▶ **Data excerpt**:
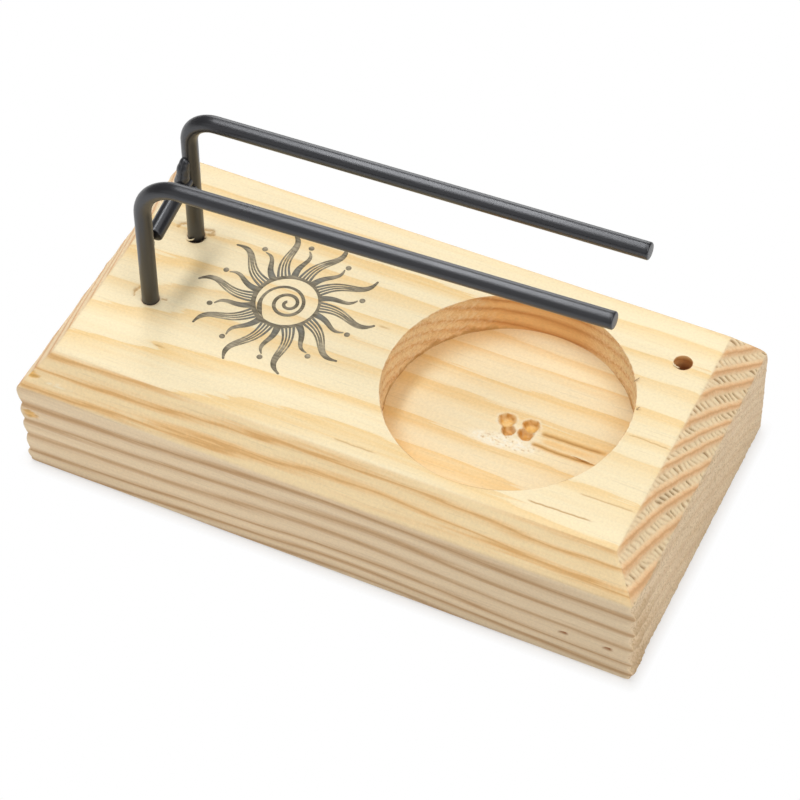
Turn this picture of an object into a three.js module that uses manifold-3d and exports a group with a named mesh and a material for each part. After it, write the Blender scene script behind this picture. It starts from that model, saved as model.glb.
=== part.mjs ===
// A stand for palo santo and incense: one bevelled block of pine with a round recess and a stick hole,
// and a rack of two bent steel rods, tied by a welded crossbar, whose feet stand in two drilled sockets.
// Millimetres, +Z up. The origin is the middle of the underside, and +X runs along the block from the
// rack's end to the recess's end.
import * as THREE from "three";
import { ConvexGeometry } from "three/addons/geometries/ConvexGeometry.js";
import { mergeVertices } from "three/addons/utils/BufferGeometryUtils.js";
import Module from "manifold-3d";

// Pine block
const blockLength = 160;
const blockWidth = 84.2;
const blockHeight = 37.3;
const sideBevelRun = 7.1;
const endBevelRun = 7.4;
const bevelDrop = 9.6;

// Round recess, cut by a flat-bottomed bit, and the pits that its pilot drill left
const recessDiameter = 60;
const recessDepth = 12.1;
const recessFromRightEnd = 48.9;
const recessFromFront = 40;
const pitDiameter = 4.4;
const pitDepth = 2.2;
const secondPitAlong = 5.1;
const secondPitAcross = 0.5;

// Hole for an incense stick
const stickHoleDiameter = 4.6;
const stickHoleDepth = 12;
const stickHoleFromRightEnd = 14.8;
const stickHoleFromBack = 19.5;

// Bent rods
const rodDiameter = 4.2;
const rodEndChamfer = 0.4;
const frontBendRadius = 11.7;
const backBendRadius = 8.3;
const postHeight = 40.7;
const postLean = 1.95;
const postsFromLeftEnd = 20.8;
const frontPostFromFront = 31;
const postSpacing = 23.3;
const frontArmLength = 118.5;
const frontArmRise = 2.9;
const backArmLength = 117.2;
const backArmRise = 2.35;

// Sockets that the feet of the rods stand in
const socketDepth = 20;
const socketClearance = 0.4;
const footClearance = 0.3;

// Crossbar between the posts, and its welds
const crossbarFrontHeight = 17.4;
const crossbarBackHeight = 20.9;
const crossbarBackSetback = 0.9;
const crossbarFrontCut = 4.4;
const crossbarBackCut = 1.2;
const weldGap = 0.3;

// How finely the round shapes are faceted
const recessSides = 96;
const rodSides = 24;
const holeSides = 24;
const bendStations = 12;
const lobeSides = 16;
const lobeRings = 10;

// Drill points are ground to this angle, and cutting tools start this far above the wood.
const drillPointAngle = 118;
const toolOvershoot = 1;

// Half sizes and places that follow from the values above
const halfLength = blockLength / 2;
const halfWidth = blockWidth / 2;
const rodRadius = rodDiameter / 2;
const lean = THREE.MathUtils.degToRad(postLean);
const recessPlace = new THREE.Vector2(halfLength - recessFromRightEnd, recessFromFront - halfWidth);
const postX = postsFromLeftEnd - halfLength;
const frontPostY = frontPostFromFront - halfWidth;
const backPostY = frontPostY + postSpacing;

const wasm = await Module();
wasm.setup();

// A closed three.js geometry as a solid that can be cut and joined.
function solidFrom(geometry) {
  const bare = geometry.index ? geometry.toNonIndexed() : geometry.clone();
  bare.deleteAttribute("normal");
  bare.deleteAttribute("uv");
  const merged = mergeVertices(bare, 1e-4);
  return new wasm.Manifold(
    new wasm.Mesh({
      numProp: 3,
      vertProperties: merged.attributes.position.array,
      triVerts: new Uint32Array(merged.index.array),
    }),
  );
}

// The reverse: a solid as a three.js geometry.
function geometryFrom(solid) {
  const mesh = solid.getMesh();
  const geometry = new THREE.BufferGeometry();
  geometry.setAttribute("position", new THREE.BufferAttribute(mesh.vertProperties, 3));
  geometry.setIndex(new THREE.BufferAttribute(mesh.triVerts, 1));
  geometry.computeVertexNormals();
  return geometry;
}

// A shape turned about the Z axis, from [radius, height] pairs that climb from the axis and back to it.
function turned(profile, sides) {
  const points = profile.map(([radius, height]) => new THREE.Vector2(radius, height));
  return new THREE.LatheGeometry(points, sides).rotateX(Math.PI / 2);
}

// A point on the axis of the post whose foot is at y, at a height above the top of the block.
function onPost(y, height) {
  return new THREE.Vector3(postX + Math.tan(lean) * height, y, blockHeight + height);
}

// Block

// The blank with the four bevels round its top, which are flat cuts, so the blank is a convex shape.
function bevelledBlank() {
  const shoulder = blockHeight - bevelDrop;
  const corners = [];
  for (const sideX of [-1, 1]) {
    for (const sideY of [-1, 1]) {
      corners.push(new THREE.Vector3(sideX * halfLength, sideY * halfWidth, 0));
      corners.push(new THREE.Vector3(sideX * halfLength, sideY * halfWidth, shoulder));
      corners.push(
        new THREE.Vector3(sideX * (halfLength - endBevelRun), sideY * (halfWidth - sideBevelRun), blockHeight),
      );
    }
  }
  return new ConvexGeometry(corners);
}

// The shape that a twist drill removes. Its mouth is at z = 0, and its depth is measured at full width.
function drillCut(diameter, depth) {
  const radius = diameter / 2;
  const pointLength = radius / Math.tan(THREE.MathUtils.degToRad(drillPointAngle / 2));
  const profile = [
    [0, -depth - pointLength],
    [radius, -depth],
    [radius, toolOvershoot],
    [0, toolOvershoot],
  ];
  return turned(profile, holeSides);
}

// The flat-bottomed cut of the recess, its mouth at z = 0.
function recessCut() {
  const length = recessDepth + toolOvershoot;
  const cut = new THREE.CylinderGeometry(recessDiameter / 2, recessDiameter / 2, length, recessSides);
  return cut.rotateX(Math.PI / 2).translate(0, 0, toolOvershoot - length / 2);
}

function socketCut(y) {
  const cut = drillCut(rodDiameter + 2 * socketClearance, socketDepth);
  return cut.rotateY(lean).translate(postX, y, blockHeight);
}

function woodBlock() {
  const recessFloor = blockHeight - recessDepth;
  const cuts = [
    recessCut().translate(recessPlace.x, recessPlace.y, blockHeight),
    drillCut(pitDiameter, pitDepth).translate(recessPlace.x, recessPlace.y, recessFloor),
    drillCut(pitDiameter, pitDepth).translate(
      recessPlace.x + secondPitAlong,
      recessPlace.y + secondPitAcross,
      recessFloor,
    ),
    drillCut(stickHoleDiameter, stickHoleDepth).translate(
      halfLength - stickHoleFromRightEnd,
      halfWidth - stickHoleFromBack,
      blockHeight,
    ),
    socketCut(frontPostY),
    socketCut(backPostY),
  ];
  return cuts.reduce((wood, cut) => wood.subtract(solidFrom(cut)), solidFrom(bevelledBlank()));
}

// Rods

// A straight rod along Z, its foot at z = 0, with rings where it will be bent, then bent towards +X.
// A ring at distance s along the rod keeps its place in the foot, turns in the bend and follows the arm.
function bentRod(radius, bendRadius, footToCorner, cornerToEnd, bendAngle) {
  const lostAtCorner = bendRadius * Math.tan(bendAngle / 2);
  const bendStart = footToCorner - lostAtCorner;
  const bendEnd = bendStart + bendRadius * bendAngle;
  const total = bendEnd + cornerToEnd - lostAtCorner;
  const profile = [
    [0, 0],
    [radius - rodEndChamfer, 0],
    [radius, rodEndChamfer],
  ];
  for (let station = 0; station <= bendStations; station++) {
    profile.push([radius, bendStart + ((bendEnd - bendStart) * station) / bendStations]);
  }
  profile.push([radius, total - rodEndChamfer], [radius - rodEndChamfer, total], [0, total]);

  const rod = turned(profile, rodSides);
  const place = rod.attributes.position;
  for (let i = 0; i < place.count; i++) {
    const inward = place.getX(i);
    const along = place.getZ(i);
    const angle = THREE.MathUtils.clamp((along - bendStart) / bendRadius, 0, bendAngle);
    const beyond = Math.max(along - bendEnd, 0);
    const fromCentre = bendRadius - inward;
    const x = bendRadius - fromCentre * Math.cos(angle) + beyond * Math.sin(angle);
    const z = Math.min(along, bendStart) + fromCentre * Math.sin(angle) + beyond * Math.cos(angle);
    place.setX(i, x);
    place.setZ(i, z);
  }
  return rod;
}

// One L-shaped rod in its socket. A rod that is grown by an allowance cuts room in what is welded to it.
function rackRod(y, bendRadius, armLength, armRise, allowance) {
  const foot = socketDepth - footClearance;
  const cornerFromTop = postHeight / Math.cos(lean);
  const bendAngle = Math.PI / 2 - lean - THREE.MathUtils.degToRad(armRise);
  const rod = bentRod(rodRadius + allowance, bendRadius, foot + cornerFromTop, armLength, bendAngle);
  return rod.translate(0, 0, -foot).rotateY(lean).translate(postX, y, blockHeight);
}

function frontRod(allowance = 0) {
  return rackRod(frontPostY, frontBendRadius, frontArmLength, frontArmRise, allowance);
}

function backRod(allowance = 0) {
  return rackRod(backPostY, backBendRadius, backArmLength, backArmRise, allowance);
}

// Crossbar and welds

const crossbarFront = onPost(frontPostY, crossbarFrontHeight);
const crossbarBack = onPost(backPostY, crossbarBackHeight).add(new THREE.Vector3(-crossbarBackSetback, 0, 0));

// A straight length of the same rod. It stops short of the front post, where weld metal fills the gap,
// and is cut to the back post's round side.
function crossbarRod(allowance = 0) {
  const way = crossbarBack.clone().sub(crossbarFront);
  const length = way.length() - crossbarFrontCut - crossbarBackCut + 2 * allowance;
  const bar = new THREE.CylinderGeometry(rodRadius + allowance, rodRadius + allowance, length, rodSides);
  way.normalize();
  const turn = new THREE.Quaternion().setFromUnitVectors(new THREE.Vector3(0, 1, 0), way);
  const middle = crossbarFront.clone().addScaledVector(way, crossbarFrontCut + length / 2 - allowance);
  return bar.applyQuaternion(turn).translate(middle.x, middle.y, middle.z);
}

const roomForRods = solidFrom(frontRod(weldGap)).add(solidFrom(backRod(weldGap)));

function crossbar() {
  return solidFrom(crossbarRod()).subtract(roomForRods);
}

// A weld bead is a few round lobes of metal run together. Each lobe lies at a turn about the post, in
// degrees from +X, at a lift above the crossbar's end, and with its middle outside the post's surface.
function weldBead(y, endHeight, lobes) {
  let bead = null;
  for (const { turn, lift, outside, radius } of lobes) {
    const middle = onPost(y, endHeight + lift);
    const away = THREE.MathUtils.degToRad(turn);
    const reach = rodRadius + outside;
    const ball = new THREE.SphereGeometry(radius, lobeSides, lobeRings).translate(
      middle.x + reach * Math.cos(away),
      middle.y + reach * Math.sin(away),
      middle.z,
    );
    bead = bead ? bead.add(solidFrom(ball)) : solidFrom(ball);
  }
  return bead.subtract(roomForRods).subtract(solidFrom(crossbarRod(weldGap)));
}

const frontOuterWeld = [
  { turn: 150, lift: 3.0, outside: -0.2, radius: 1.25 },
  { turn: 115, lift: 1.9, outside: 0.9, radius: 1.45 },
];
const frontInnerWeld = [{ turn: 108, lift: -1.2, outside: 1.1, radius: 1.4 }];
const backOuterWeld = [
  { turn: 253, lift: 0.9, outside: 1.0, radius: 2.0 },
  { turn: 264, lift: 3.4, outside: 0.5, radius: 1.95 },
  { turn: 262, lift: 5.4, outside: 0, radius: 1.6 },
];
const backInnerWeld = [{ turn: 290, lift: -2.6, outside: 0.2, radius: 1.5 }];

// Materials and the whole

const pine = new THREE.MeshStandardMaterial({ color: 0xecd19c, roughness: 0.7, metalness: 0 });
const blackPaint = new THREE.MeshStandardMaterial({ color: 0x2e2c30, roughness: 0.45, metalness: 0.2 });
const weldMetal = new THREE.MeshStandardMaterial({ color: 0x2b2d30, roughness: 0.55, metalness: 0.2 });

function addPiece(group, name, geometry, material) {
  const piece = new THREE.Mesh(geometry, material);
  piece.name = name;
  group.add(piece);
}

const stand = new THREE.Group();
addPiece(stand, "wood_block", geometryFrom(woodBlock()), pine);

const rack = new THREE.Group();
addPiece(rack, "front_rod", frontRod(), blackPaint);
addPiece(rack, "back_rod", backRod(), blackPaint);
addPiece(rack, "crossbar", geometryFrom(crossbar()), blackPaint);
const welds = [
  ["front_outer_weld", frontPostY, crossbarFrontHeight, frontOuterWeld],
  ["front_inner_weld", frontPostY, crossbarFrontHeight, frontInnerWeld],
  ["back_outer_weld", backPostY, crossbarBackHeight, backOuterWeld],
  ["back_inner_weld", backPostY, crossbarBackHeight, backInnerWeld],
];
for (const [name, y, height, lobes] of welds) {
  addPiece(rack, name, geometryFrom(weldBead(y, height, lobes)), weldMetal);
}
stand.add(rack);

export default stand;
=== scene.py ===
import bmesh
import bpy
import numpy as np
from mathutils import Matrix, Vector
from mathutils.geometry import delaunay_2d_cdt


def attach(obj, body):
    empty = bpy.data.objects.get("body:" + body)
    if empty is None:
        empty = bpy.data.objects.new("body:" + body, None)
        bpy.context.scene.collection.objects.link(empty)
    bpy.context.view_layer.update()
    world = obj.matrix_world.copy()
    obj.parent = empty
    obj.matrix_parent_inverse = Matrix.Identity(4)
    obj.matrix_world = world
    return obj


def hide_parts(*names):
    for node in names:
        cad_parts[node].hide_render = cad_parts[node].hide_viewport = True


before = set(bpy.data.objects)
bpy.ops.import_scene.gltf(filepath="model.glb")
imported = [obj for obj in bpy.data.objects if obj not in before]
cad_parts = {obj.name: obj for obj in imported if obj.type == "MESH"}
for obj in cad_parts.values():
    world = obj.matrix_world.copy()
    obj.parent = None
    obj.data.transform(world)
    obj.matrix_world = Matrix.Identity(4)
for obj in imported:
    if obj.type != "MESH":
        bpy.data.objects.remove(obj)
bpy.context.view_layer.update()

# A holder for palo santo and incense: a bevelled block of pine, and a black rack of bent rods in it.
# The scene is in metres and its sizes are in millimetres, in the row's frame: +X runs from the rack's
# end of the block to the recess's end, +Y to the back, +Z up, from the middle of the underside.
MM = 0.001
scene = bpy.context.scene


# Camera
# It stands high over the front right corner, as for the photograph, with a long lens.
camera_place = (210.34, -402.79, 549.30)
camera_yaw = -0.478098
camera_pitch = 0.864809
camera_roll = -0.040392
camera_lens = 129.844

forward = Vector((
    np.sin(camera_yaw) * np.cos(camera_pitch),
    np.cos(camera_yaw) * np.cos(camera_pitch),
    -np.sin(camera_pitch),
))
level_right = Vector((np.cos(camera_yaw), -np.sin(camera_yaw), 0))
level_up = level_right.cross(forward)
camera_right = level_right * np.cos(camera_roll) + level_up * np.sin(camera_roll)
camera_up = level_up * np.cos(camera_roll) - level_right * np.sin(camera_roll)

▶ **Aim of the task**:
Return only the lines spanning from the first line of the material through the line with "const footClearance = 0.3;", copied exactly, both ends kept.

▶ **Reply**:
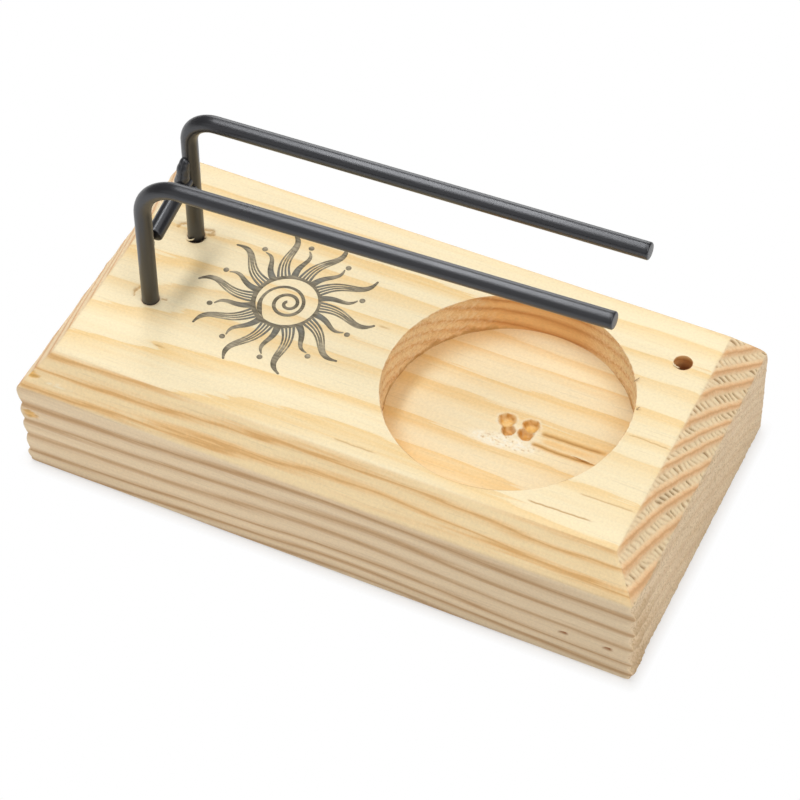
Turn this picture of an object into a three.js module that uses manifold-3d and exports a group with a named mesh and a material for each part. After it, write the Blender scene script behind this picture. It starts from that model, saved as model.glb.
=== part.mjs ===
// A stand for palo santo and incense: one bevelled block of pine with a round recess and a stick hole,
// and a rack of two bent steel rods, tied by a welded crossbar, whose feet stand in two drilled sockets.
// Millimetres, +Z up. The origin is the middle of the underside, and +X runs along the block from the
// rack's end to the recess's end.
import * as THREE from "three";
import { ConvexGeometry } from "three/addons/geometries/ConvexGeometry.js";
import { mergeVertices } from "three/addons/utils/BufferGeometryUtils.js";
import Module from "manifold-3d";

// Pine block
const blockLength = 160;
const blockWidth = 84.2;
const blockHeight = 37.3;
const sideBevelRun = 7.1;
const endBevelRun = 7.4;
const bevelDrop = 9.6;

// Round recess, cut by a flat-bottomed bit, and the pits that its pilot drill left
const recessDiameter = 60;
const recessDepth = 12.1;
const recessFromRightEnd = 48.9;
const recessFromFront = 40;
const pitDiameter = 4.4;
const pitDepth = 2.2;
const secondPitAlong = 5.1;
const secondPitAcross = 0.5;

// Hole for an incense stick
const stickHoleDiameter = 4.6;
const stickHoleDepth = 12;
const stickHoleFromRightEnd = 14.8;
const stickHoleFromBack = 19.5;

// Bent rods
const rodDiameter = 4.2;
const rodEndChamfer = 0.4;
const frontBendRadius = 11.7;
const backBendRadius = 8.3;
const postHeight = 40.7;
const postLean = 1.95;
const postsFromLeftEnd = 20.8;
const frontPostFromFront = 31;
const postSpacing = 23.3;
const frontArmLength = 118.5;
const frontArmRise = 2.9;
const backArmLength = 117.2;
const backArmRise = 2.35;

// Sockets that the feet of the rods stand in
const socketDepth = 20;
const socketClearance = 0.4;
const footClearance = 0.3;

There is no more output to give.